▸ Exercise goal
Will you give the material below again, every line exactly as it is?
── Material for this task
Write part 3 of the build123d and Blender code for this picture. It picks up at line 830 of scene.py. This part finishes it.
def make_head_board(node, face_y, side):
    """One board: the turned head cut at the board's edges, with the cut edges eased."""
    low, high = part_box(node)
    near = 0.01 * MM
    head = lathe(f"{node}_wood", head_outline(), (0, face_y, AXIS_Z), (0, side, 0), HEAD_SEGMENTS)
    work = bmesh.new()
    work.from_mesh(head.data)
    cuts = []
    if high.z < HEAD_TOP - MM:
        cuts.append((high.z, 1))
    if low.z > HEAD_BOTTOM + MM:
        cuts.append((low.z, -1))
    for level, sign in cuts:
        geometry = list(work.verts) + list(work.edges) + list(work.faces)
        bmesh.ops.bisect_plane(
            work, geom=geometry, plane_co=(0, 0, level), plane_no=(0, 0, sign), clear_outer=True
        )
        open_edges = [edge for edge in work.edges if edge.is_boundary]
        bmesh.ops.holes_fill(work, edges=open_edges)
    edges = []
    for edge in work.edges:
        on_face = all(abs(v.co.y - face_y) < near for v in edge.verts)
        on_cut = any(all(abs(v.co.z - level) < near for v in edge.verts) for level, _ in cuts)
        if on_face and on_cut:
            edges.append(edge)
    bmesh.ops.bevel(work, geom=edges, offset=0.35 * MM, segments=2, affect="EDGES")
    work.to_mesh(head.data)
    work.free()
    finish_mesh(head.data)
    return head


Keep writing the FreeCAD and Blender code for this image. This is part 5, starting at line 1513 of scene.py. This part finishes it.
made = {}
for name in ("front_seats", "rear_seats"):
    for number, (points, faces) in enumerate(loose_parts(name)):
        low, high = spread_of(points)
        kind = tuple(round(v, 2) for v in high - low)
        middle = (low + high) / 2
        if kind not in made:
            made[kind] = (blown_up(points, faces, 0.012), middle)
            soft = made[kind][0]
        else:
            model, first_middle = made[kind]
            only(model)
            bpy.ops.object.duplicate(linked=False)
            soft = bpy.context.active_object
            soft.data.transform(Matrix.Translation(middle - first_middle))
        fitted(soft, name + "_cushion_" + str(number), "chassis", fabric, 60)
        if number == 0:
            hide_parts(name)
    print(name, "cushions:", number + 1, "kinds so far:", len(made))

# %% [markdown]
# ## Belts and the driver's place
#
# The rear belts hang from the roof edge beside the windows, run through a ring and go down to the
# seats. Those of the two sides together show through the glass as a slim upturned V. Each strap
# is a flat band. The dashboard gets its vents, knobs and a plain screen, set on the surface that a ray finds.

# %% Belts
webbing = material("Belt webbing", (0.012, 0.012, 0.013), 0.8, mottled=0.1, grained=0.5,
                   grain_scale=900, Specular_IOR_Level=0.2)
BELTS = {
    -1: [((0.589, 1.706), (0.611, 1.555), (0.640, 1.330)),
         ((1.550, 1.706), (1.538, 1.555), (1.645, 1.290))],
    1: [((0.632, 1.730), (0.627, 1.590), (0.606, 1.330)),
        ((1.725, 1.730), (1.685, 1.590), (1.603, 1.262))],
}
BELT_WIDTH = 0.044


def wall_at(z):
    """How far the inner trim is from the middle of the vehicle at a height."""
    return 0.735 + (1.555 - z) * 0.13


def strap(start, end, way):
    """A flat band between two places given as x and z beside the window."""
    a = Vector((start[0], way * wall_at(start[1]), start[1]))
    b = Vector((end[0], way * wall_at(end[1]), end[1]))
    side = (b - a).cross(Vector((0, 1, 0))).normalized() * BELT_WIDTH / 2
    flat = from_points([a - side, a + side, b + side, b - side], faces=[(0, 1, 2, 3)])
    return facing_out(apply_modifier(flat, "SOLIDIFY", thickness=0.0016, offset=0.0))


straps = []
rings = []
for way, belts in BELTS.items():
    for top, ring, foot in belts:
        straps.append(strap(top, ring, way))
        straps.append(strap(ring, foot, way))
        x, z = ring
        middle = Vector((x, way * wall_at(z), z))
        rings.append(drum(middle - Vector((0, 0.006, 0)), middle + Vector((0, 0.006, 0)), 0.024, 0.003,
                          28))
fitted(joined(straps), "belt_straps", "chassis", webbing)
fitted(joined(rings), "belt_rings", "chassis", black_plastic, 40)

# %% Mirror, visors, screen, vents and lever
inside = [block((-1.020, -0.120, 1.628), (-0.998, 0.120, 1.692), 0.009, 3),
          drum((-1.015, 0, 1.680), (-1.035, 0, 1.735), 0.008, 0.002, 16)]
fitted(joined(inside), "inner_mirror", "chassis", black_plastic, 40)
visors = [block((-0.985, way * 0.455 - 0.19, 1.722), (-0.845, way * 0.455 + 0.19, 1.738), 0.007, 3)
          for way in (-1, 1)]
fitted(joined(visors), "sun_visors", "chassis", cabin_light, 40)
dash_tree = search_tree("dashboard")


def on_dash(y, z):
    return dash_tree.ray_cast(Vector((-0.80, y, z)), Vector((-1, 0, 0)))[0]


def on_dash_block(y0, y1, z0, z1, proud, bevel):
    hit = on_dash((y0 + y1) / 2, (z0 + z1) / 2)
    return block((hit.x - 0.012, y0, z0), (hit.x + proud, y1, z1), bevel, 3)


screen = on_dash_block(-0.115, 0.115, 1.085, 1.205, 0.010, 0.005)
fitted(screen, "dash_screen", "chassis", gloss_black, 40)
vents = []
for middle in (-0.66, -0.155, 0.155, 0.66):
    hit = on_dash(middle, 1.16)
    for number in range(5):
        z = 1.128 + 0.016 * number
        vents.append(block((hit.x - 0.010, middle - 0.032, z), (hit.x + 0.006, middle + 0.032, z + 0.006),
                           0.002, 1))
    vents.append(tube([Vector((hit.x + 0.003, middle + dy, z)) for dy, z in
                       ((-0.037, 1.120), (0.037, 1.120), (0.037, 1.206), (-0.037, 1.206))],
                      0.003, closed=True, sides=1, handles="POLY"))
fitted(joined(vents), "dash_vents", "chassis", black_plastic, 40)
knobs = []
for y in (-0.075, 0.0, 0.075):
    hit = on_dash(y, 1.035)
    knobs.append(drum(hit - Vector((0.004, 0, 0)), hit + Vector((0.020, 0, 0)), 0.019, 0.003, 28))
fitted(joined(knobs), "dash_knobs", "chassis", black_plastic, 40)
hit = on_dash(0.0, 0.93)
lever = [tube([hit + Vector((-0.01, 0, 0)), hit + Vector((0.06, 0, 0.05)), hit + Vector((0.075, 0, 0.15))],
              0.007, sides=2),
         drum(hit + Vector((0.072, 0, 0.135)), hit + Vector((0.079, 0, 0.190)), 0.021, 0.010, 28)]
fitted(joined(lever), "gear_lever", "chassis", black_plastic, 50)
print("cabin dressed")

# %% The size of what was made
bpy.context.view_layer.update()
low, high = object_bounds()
────
▸ Full answer
Write part 3 of the build123d and Blender code for this picture. It picks up at line 830 of scene.py. This part finishes it.
def make_head_board(node, face_y, side):
    """One board: the turned head cut at the board's edges, with the cut edges eased."""
    low, high = part_box(node)
    near = 0.01 * MM
    head = lathe(f"{node}_wood", head_outline(), (0, face_y, AXIS_Z), (0, side, 0), HEAD_SEGMENTS)
    work = bmesh.new()
    work.from_mesh(head.data)
    cuts = []
    if high.z < HEAD_TOP - MM:
        cuts.append((high.z, 1))
    if low.z > HEAD_BOTTOM + MM:
        cuts.append((low.z, -1))
    for level, sign in cuts:
        geometry = list(work.verts) + list(work.edges) + list(work.faces)
        bmesh.ops.bisect_plane(
            work, geom=geometry, plane_co=(0, 0, level), plane_no=(0, 0, sign), clear_outer=True
        )
        open_edges = [edge for edge in work.edges if edge.is_boundary]
        bmesh.ops.holes_fill(work, edges=open_edges)
    edges = []
    for edge in work.edges:
        on_face = all(abs(v.co.y - face_y) < near for v in edge.verts)
        on_cut = any(all(abs(v.co.z - level) < near for v in edge.verts) for level, _ in cuts)
        if on_face and on_cut:
            edges.append(edge)
    bmesh.ops.bevel(work, geom=edges, offset=0.35 * MM, segments=2, affect="EDGES")
    work.to_mesh(head.data)
    work.free()
    finish_mesh(head.data)
    return head


Keep writing the FreeCAD and Blender code for this image. This is part 5, starting at line 1513 of scene.py. This part finishes it.
made = {}
for name in ("front_seats", "rear_seats"):
    for number, (points, faces) in enumerate(loose_parts(name)):
        low, high = spread_of(points)
        kind = tuple(round(v, 2) for v in high - low)
        middle = (low + high) / 2
        if kind not in made:
            made[kind] = (blown_up(points, faces, 0.012), middle)
            soft = made[kind][0]
        else:
            model, first_middle = made[kind]
            only(model)
            bpy.ops.object.duplicate(linked=False)
            soft = bpy.context.active_object
            soft.data.transform(Matrix.Translation(middle - first_middle))
        fitted(soft, name + "_cushion_" + str(number), "chassis", fabric, 60)
        if number == 0:
            hide_parts(name)
    print(name, "cushions:", number + 1, "kinds so far:", len(made))

# %% [markdown]
# ## Belts and the driver's place
#
# The rear belts hang from the roof edge beside the windows, run through a ring and go down to the
# seats. Those of the two sides together show through the glass as a slim upturned V. Each strap
# is a flat band. The dashboard gets its vents, knobs and a plain screen, set on the surface that a ray finds.

# %% Belts
webbing = material("Belt webbing", (0.012, 0.012, 0.013), 0.8, mottled=0.1, grained=0.5,
                   grain_scale=900, Specular_IOR_Level=0.2)
BELTS = {
    -1: [((0.589, 1.706), (0.611, 1.555), (0.640, 1.330)),
         ((1.550, 1.706), (1.538, 1.555), (1.645, 1.290))],
    1: [((0.632, 1.730), (0.627, 1.590), (0.606, 1.330)),
        ((1.725, 1.730), (1.685, 1.590), (1.603, 1.262))],
}
BELT_WIDTH = 0.044


def wall_at(z):
    """How far the inner trim is from the middle of the vehicle at a height."""
    return 0.735 + (1.555 - z) * 0.13


def strap(start, end, way):
    """A flat band between two places given as x and z beside the window."""
    a = Vector((start[0], way * wall_at(start[1]), start[1]))
    b = Vector((end[0], way * wall_at(end[1]), end[1]))
    side = (b - a).cross(Vector((0, 1, 0))).normalized() * BELT_WIDTH / 2
    flat = from_points([a - side, a + side, b + side, b - side], faces=[(0, 1, 2, 3)])
    return facing_out(apply_modifier(flat, "SOLIDIFY", thickness=0.0016, offset=0.0))


straps = []
rings = []
for way, belts in BELTS.items():
    for top, ring, foot in belts:
        straps.append(strap(top, ring, way))
        straps.append(strap(ring, foot, way))
        x, z = ring
        middle = Vector((x, way * wall_at(z), z))
        rings.append(drum(middle - Vector((0, 0.006, 0)), middle + Vector((0, 0.006, 0)), 0.024, 0.003,
                          28))
fitted(joined(straps), "belt_straps", "chassis", webbing)
fitted(joined(rings), "belt_rings", "chassis", black_plastic, 40)

# %% Mirror, visors, screen, vents and lever
inside = [block((-1.020, -0.120, 1.628), (-0.998, 0.120, 1.692), 0.009, 3),
          drum((-1.015, 0, 1.680), (-1.035, 0, 1.735), 0.008, 0.002, 16)]
fitted(joined(inside), "inner_mirror", "chassis", black_plastic, 40)
visors = [block((-0.985, way * 0.455 - 0.19, 1.722), (-0.845, way * 0.455 + 0.19, 1.738), 0.007, 3)
          for way in (-1, 1)]
fitted(joined(visors), "sun_visors", "chassis", cabin_light, 40)
dash_tree = search_tree("dashboard")


def on_dash(y, z):
    return dash_tree.ray_cast(Vector((-0.80, y, z)), Vector((-1, 0, 0)))[0]


def on_dash_block(y0, y1, z0, z1, proud, bevel):
    hit = on_dash((y0 + y1) / 2, (z0 + z1) / 2)
    return block((hit.x - 0.012, y0, z0), (hit.x + proud, y1, z1), bevel, 3)


screen = on_dash_block(-0.115, 0.115, 1.085, 1.205, 0.010, 0.005)
fitted(screen, "dash_screen", "chassis", gloss_black, 40)
vents = []
for middle in (-0.66, -0.155, 0.155, 0.66):
    hit = on_dash(middle, 1.16)
    for number in range(5):
        z = 1.128 + 0.016 * number
        vents.append(block((hit.x - 0.010, middle - 0.032, z), (hit.x + 0.006, middle + 0.032, z + 0.006),
                           0.002, 1))
    vents.append(tube([Vector((hit.x + 0.003, middle + dy, z)) for dy, z in
                       ((-0.037, 1.120), (0.037, 1.120), (0.037, 1.206), (-0.037, 1.206))],
                      0.003, closed=True, sides=1, handles="POLY"))
fitted(joined(vents), "dash_vents", "chassis", black_plastic, 40)
knobs = []
for y in (-0.075, 0.0, 0.075):
    hit = on_dash(y, 1.035)
    knobs.append(drum(hit - Vector((0.004, 0, 0)), hit + Vector((0.020, 0, 0)), 0.019, 0.003, 28))
fitted(joined(knobs), "dash_knobs", "chassis", black_plastic, 40)
hit = on_dash(0.0, 0.93)
lever = [tube([hit + Vector((-0.01, 0, 0)), hit + Vector((0.06, 0, 0.05)), hit + Vector((0.075, 0, 0.15))],
              0.007, sides=2),
         drum(hit + Vector((0.072, 0, 0.135)), hit + Vector((0.079, 0, 0.190)), 0.021, 0.010, 28)]
fitted(joined(lever), "gear_lever", "chassis", black_plastic, 50)
print("cabin dressed")

# %% The size of what was made
bpy.context.view_layer.update()
low, high = object_bounds()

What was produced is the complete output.